Forcible Entry Act 1623
- Parliament of England
- Long title: An Acte to enable Judges & Justices of the Peace to geve Restitucion of Possession in certayne Cases.
- Citation: 21 Jas. 1. c. 15
- Territorial extent: England and Wales

Dates
- Royal assent: 29 May 1624
- Commencement: 12 February 1624
- Repealed: 1 December 1977

Other legislation
- Repealed by: Criminal Law Act 1977, ss. 13(2)(e) & 65(5) & Sch. 13
- Relates to: Forcible Entry Act 1381; Forcible Entry Act 1391; Forcible Entry Act 1429; Forcible Entry Act 1588;

Status: Repealed

Text of statute as originally enacted

= Forcible Entry Act 1623 =

Act of the Parliament of England

The Forcible Entry Act 1623 (21 Jas. 1. c. 15) was an act of the Parliament of England.
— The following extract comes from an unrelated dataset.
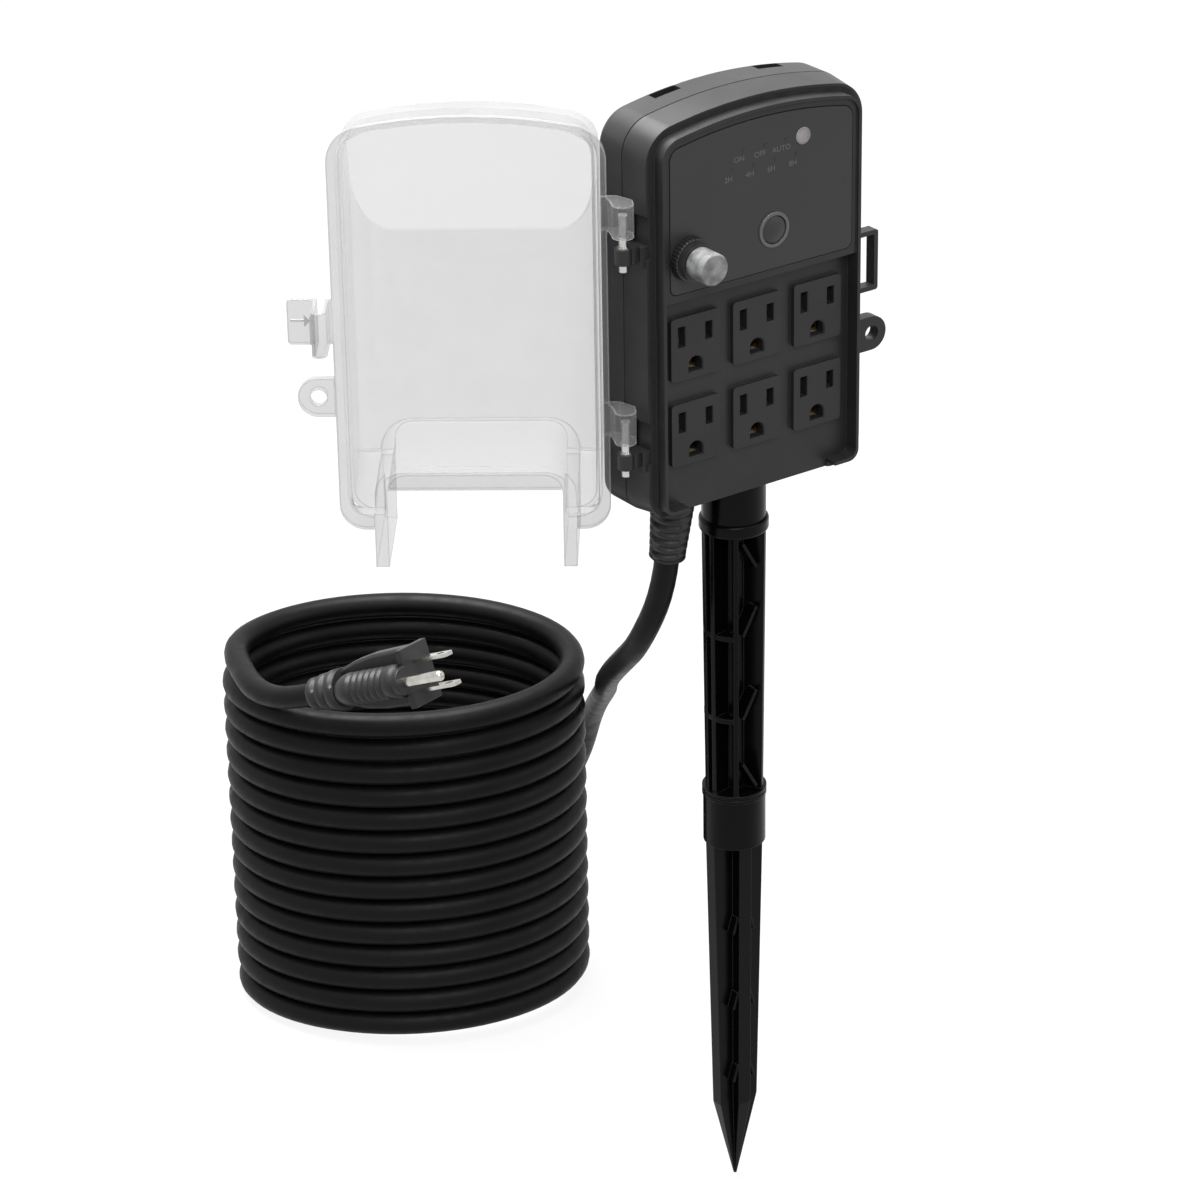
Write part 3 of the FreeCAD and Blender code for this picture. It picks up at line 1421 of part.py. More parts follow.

It provided that any judge who already had a statutory power, on enquiry, to give restitution of possession of freehold land in respect of which forcible entry or forcible detainer was being committed, was to have the same power, on an indictment for forcible entry or forcible detainer committed in respect of land held for a term of years to give restitution of possession of that land.

== Subsequent developments ==
The whole act was repealed for England and Wales by sections 13(2)(b) and 65(5) of, and schedule 13 to, the Criminal Law Act 1977, on 1 December 1977.